Okyere et al. [39] highlighted the importance of integrating environmental concerns, such as CO2 emissions, into the development of sustainable transport systems. In the United States and as part of a San Pedro Bay Port emissions inventory to estimate annual GHG rates, Starcrest Consulting Group [40] used the California Air Resources Board (CARB) model. Although the latter develops “low idle” and “high idle” emission rates, the “low idle” rates have only been used in the emissions inventory. Indeed, these rates are “indicative of a truck in a queue” for loading or unloading, while the “high idle” rates are intended to reflect the activity associated with trucks in the port areas.
The accurate quantification of GHG emissions from trucks within port facilities requires a multifaceted approach. While there are several models in the literature for assessing the carbon footprint in a port context, studies addressing GHG emissions associated with truck states (movement and waiting) within the non-containerized port enclosure are rare.
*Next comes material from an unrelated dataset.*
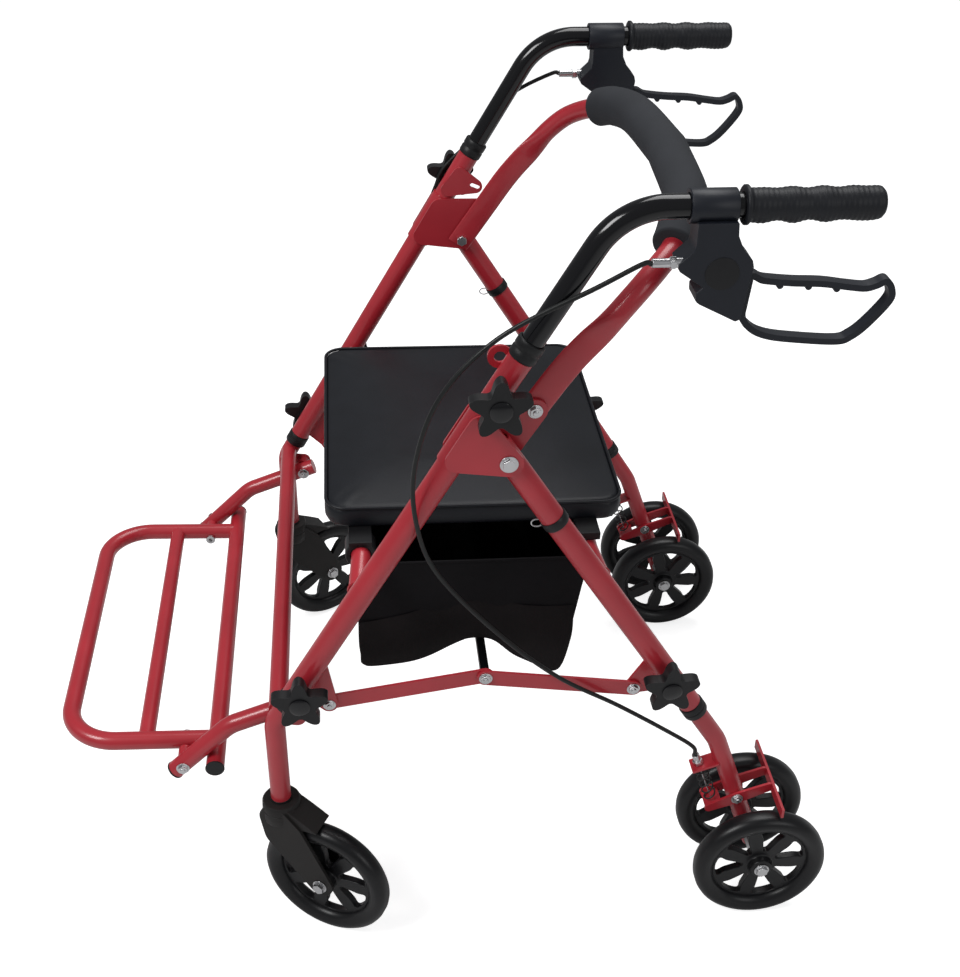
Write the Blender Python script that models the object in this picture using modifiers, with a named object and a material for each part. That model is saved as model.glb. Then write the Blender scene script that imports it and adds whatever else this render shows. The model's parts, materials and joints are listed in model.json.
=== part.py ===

On one hand, most studies tend to calculate and mitigate emissions at the gates rather than within the port itself. This can be explained by the complexity of the environment, the diversity of activities, and the dispersion of emission sources inside the port, making data collection challenging. On the other hand, most of the research focuses solely on truck movements, while emissions from waiting, often underestimated and neglected, are equally crucial. Indeed, emissions generated by truck movements are generally easier to measure and quantify than those related to truck waiting, which vary considerably depending on various factors such as traffic congestion and engine regimes (slowing down, stopping, and starting). Due to this variability, accurately quantifying emissions related to truck waiting can be challenging. Furthermore, the existing literature focuses on investigating the carbon footprint within the framework of containerized ports, while few studies address the carbon footprint in the context of non-containerized ports. This highlights a notable gap, leaving room for exploration and analysis in the realm of non-containerized ports.